The sample mean is defined as:
\[ \large{ \bar{x} = \frac{1}{n}\sum_{i=1}^{n}x_i } \]
Key Properties:
\[ \large{ \bar{x} = \arg\min_c \sum_{i=1}^n (x_i - c)^2 } \]
CEO Salary Example:
| Employee | Salary |
|---|---|
| Employee 1–5 | ¥8K, ¥9K, ¥10K, ¥11K, ¥12K |
| CEO | ¥100K |
The mean is pulled toward extreme values — a single outlier can destroy its representativeness.
When we analyze revenue data from A-share companies in the Yangtze River Delta:
| Metric | Value |
|---|---|
| Mean Revenue | ¥231.72 billion |
| Median Revenue | ¥61.88 billion |
| Ratio (Mean / Median) | 3.7× |
Interpretation: The mean is 3.7× the median — a clear sign of right-skewed distribution. A few mega-corporations (like SAIC Motor) pull the mean far above the typical company.
\[ \large{ \text{Median} = \begin{cases} x_{\left(\frac{n+1}{2}\right)}, & n \text{ odd} \\ \frac{x_{\left(\frac{n}{2}\right)} + x_{\left(\frac{n}{2}+1\right)}}{2}, & n \text{ even} \end{cases} } \]
Why use the median?
\[ \large{ \text{Median} = \arg\min_c \sum_{i=1}^n |x_i - c| } \]
Rule of thumb: If Mean ≈ Median → symmetric; if Mean >> Median → right-skewed.
The mode is the most frequently occurring value.
When to use:
Limitation: May not exist (uniform distribution) or may not be unique (multimodal).
| Criterion | Mean | Median | Mode |
|---|---|---|---|
| Data type | Numerical | Numerical | Any |
| Sensitive to outliers | Yes | No | No |
| Skewed data | Biased | Preferred | — |
| Mathematical properties | Best | Good | Limited |
| Typical use case | Symmetric data | Income, prices | Categories |
Golden rule: Always report both mean and median. If they differ substantially, investigate the data shape.
Sample Variance (with Bessel’s correction):
\[ \large{ s^2 = \frac{1}{n-1}\sum_{i=1}^{n}(x_i - \bar{x})^2 } \]

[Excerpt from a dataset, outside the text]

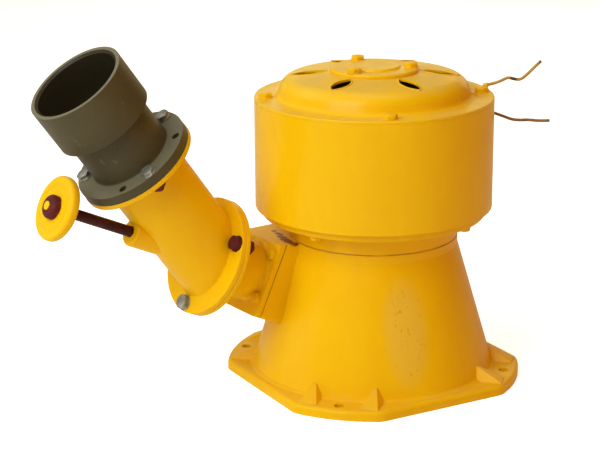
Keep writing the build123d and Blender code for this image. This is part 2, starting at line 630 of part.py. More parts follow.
def handwheel_nut():
    outward = reversed_plane(jet_plane(-wheel_outer_station()))
    nut = hexagon_head(outward, WHEEL_NUT_FLATS, WHEEL_NUT_HEIGHT)
    return nut - rod(outward, SPINDLE_END_RADIUS, WHEEL_NUT_HEIGHT + OVERRUN)


def spear():
    """Needle that closes the nozzle, bored at its back for the spindle's end."""
    hub = rod(jet_plane(SPEAR_START), SPEAR_RADIUS, SPEAR_HUB_LENGTH)
    hub_end = SPEAR_START + SPEAR_HUB_LENGTH
    point = taper(jet_plane(hub_end), SPEAR_RADIUS, SPEAR_POINT_RADIUS, SPEAR_TIP_STATION - hub_end)
    bore = jet_plane(SPEAR_START - OVERRUN)
    return hub + point - rod(bore, SPINDLE_RADIUS + SPINDLE_CLEARANCE, SPEAR_BORE_DEPTH + OVERRUN)


def bucket_profile(depth):
    """Half outline of a spoon along the runner's radius, closed by its own chord."""
    inner = RUNNER_HUB_RADIUS - BUCKET_WALL
    outer = RUNNER_RIM_INNER_RADIUS + BUCKET_WALL
    bow = ThreePointArc((inner, 0, 0), ((inner + outer) / 2, -depth, 0), (outer, 0, 0))
    return make_face([bow, Line((outer, 0, 0), (inner, 0, 0))])


def runner_bucket():
    """Spoon-shaped bucket on the +X side: a bowed shell turned about a radial line, leant with the jet."""
    radial_axis = Axis((0, 0, 0), (1, 0, 0))
    shell = revolve(bucket_profile(BUCKET_DEPTH), radial_axis, BUCKET_SWEEP)
    shell -= revolve(bucket_profile(BUCKET_DEPTH - BUCKET_WALL), radial_axis, 360)
    return Pos(0, 0, RUNNER_LEVEL) * Rot(BUCKET_SWEEP / -2 + BUCKET_LEAN, 0, 0) * shell


def runner():
    """Turbine wheel: a hub with a ring of spoon-shaped buckets held by an outer rim."""
    hub_low = RUNNER_LEVEL - RUNNER_HUB_HEIGHT / 2
    hub_high = hub_low + RUNNER_HUB_HEIGHT
    boss_radius = SHAFT_RADIUS + RUNNER_BOSS_WALL
    hub = turned([
        (SHAFT_RADIUS, hub_low), (boss_radius, hub_low),
        (RUNNER_HUB_RADIUS, RUNNER_LEVEL - RUNNER_DISC_HEIGHT),
        (RUNNER_HUB_RADIUS, RUNNER_LEVEL + RUNNER_DISC_HEIGHT),
        (boss_radius, hub_high), (SHAFT_RADIUS, hub_high),
    ])
    rim_low = RUNNER_LEVEL - RUNNER_RIM_HEIGHT / 2
    rim_outer = RUNNER_RIM_INNER_RADIUS + RUNNER_RIM_THICKNESS
    rim = rod(level_plane(0, rim_low), rim_outer, RUNNER_RIM_HEIGHT)
    rim_bore = level_plane(0, rim_low - OVERRUN)
    rim -= rod(rim_bore, RUNNER_RIM_INNER_RADIUS, RUNNER_RIM_HEIGHT + 2 * OVERRUN)
    return hub.fuse(rim, *around_shaft(runner_bucket(), BUCKET_COUNT, 0))


def main_shaft():
    low = RUNNER_LEVEL - RUNNER_HUB_HEIGHT / 2 - SHAFT_NUT_HEIGHT - BOLT_END_LENGTH
    return rod(level_plane(0, low), SHAFT_RADIUS, DRUM_Z - SEAT_GAP - low)


def runner_nut():
    plane = level_plane(0, RUNNER_LEVEL - RUNNER_HUB_HEIGHT / 2, 0, True)
    nut = hexagon_head(plane, SHAFT_NUT_FLATS, SHAFT_NUT_HEIGHT)
    return nut - rod(plane, SHAFT_RADIUS, SHAFT_NUT_HEIGHT + OVERRUN)


def lead(origin, route):
    """Stiff wire along a route from its exit, with each corner rounded as far as its two runs allow."""
    points = [origin + Vector(*point) for point in route]
    radii = []
    for before, corner, after in zip(points, points[1:], points[2:]):
        turn = math.radians((corner - before).get_angle(after - corner))
        radii.append(ARC_SHARE * min((corner - before).length, (after - corner).length) / math.tan(turn / 2))
    print("radii", [round(radius, 1) for radius in radii])
    path = FilletPolyline(*points, radius=radii)
    start = Plane(origin=points[0], z_dir=points[1] - points[0])
    wire = sweep(start * Circle(LEAD_RADIUS), path)
    whole = math.pi * LEAD_RADIUS**2 * path.length
    print("length", round(path.length, 1), "volume share", round(wire.volume / whole, 4))
    return wire


def stub(point, direction, radius, length):
    """Rod of a given length that ends at a point and lies back along a direction."""
    return rod(Plane(origin=point - direction * length, z_dir=direction), radius, length)


def earth_lug():
    """Crimped barrel on a flat tab that lies on the top plate beside a bolt head."""
    direction = Vector(*UPPER_LEAD_ROUTE[1]).normalized()
    barrel = stub(UPPER_LEAD_EXIT, direction, LUG_BARREL_RADIUS, LUG_BARREL_LENGTH)
    tab_end = UPPER_LEAD_EXIT - direction * LUG_BARREL_LENGTH
    tab_height = tab_end.Z - COWL_Z
    tab = Box(2 * LUG_BARREL_RADIUS, 2 * LUG_BARREL_RADIUS, tab_height)
    return barrel + Pos(tab_end.X, tab_end.Y, COWL_Z + tab_height / 2) * tab


def lead_grommet():
    """Bushing on the drum's side out of which the lower lead comes, cut to the drum's curve."""
    direction = Vector(*LOWER_LEAD_ROUTE[1]).normalized()
    sleeve = stub(LOWER_LEAD_EXIT, direction, GROMMET_RADIUS, 3 * GROMMET_LENGTH)
    return sleeve - rod(level_plane(0, DRUM_Z), DRUM_RADIUS, DRUM_HEIGHT)


NODES = {
    "turbine_casing": turbine_casing(),
    "bearing_collar": bearing_collar(),
    "lower_end_shield": lower_end_shield(),
    "shield_bolts": headed_bolts(
        SHIELD_BOLT_CIRCLE_RADIUS, SHIELD_Z, SHIELD_BOLT_ANGLE, M8_HEAD_FLATS, M8_HEAD_HEIGHT, 4, True),
    "generator_drum": generator_drum(),
    "top_plate": top_plate(),
    "top_plate_bolts": headed_bolts(
        TOP_BOLT_CIRCLE_RADIUS, COWL_Z, TOP_BOLT_ANGLE, M10_HEAD_FLATS, M10_HEAD_HEIGHT, 4),
    "fan_cowl": fan_cowl(),
    "bearing_cap": bearing_cap(),
    "bearing_cap_bolts": headed_bolts(
        CAP_BOLT_CIRCLE_RADIUS, BEARING_CAP_Z + BEARING_CAP_RIM, CAP_BOLT_ANGLE,
        M10_HEAD_FLATS, M10_HEAD_HEIGHT, CAP_BOLT_COUNT),
    "nozzle_body": nozzle_body(),
    "nozzle_tip": nozzle_tip(),
    "nozzle_plate_bolts": nozzle_plate_bolts(),
    "valve_body": valve_body(),
    "round_flange_bolts": round_flange_bolts(),
    "spindle_gland": spindle_gland(),
    "pipe_socket": pipe_socket(),
    "socket_bolts": socket_bolts(),
    "spindle": spindle(),
    "handwheel": handwheel(),
    "handwheel_nut": handwheel_nut(),
    "spear": spear(),
    "runner": runner(),
    "main_shaft": main_shaft(),
    "runner_nut": runner_nut(),
    "earth_lug": earth_lug(),
    "upper_lead": lead(UPPER_LEAD_EXIT, UPPER_LEAD_ROUTE),
    "lead_grommet": lead_grommet(),
    "lower_lead": lead(LOWER_LEAD_EXIT, LOWER_LEAD_ROUTE),
}

for name, shape in NODES.items():
    export_step(shape, f"parts/{name}.step")
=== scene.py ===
import math

import bpy
from mathutils import Matrix, Vector


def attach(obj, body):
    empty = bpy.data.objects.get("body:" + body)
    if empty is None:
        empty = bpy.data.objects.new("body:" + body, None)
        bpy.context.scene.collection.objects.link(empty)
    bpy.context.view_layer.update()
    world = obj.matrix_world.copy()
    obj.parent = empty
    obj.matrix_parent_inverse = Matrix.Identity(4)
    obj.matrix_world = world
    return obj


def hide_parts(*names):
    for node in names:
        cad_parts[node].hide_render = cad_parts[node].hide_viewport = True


bl_info = {
    "name": "Small Turbine Generator",
    "version": (1, 0, 0),
    "blender": (4, 5, 0),
    "location": "3D View > Sidebar > Generator",
    "description": "Paints a small turbine generator and adds its fasteners, leads and cast details",
    "category": "Object",
}

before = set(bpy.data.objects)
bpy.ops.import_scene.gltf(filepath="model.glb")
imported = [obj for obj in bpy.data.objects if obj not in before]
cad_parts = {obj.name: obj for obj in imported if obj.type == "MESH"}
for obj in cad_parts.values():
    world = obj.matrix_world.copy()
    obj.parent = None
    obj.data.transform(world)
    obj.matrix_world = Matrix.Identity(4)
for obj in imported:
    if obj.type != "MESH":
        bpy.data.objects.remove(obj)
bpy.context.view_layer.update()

# Lengths below are millimetres, unless a comment says otherwise; Blender's are metres.
MM = 0.001
ROOT_3 = math.sqrt(3)

# The two slanted lines that the castings follow
JET_SLOPE = math.radians(25)
PIPE_SLOPE = math.radians(54)
FLANGE_CENTRE = Vector((-219.7, 62.0, 181.2)) * MM
JET_DIRECTION = Vector((math.cos(JET_SLOPE), 0, -math.sin(JET_SLOPE)))
JET_UP = Vector((math.sin(JET_SLOPE), 0, math.cos(JET_SLOPE)))
PIPE_OUTWARD = Vector((-math.cos(PIPE_SLOPE), 0, math.sin(PIPE_SLOPE)))
PIPE_UP = Vector((math.sin(PIPE_SLOPE), 0, math.cos(PIPE_SLOPE)))

# Where the photograph's camera stood
CAMERA_PLACE = Vector((-1405.7, -1858.6, 883.0)) * MM
CAMERA_FORWARD = Vector((0.5463, 0.7887, -0.2819))
CAMERA_UP = Vector((0.1652, 0.2284, 0.9594))
CAMERA_AZIMUTH = math.atan2(-CAMERA_FORWARD.y, -CAMERA_FORWARD.x)
LENS = 109.7
STAGE_CENTRE = Vector((-0.03, 0.02, 0.2))

# Levels of the stack, from the runner's hub up to the bearing cap
RUNNER_HUB_Z = 62.0
DECK_Z = 191.5
SHIELD_Z = 220.0
PLATE_Z = 377.0
COWL_TOP_Z = 409.0
CAP_RIM_Z = 414.0

# Radii of the turned pieces, and the cowl's wall, which leans in up to its corner
SHAFT_RADIUS = 12.5
COLLAR_RADIUS = 110.5
COWL_RADIUS = 127.0
COWL_CORNER_RADIUS = 119.0
COWL_FLAT_RADIUS = 59.0
COWL_WALL = 2.5
COWL_CROWN = 7.0
COWL_LEAN = math.atan((COWL_RADIUS - COWL_CORNER_RADIUS) / (COWL_TOP_Z - COWL_CROWN - PLATE_Z))

# Distances from the round flange's joint, along the jet and then along the slanted pipe
FLANGE_THICKNESS = 7.0
PLATE_STATION = 70.0
PAD_STATION = 78.0
WHEEL_FACE_STATION = 240.0
DIPPED_STATION = 249.6
PIPE_FLANGE_STATION = 169.0
SOCKET_FACE_STATION = 187.5

# Radii where a barrel meets its flange
NOZZLE_FRONT_RADIUS = 49.2
NOZZLE_REAR_RADIUS = 38.6
PIPE_RADIUS = 51.5
SOCKET_NECK_RADIUS = 53.0

# Bolt circles' radii and first angles
TOP_BOLTS = (142.0, 61)
CAP_BOLTS = (47.4, -39.5)
SHIELD_BOLTS = (137.5, -69)
ROUND_FLANGE_CIRCLE = 66.5
ROUND_FLANGE_PLATED_ANGLES = (183, 303)
ROUND_FLANGE_PRIMED_ANGLES = (63,)
SOCKET_CIRCLE = 66
SOCKET_ANGLES = (6, 258, 141)
NOZZLE_PLATE_SPOTS = [(up, across) for up in (-30, 30) for across in (-36, 36)]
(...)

Sample Standard Deviation:
\[ \large{ s = \sqrt{s^2} } \]
Why divide by \(n-1\) (not \(n\))?
When we use \(\bar{x}\) instead of \(\mu\), we systematically underestimate variance. Dividing by \(n-1\) corrects this bias:
\[ \large{ E\left[\sum_{i=1}^n (X_i - \bar{X})^2\right] = (n-1)\sigma^2 } \]
Interquartile Range (IQR):
\[ \large{ \text{IQR} = Q_3 - Q_1 } \]
Coefficient of Variation (CV):
\[ \large{ CV = \frac{s}{\bar{x}} \times 100\% } \]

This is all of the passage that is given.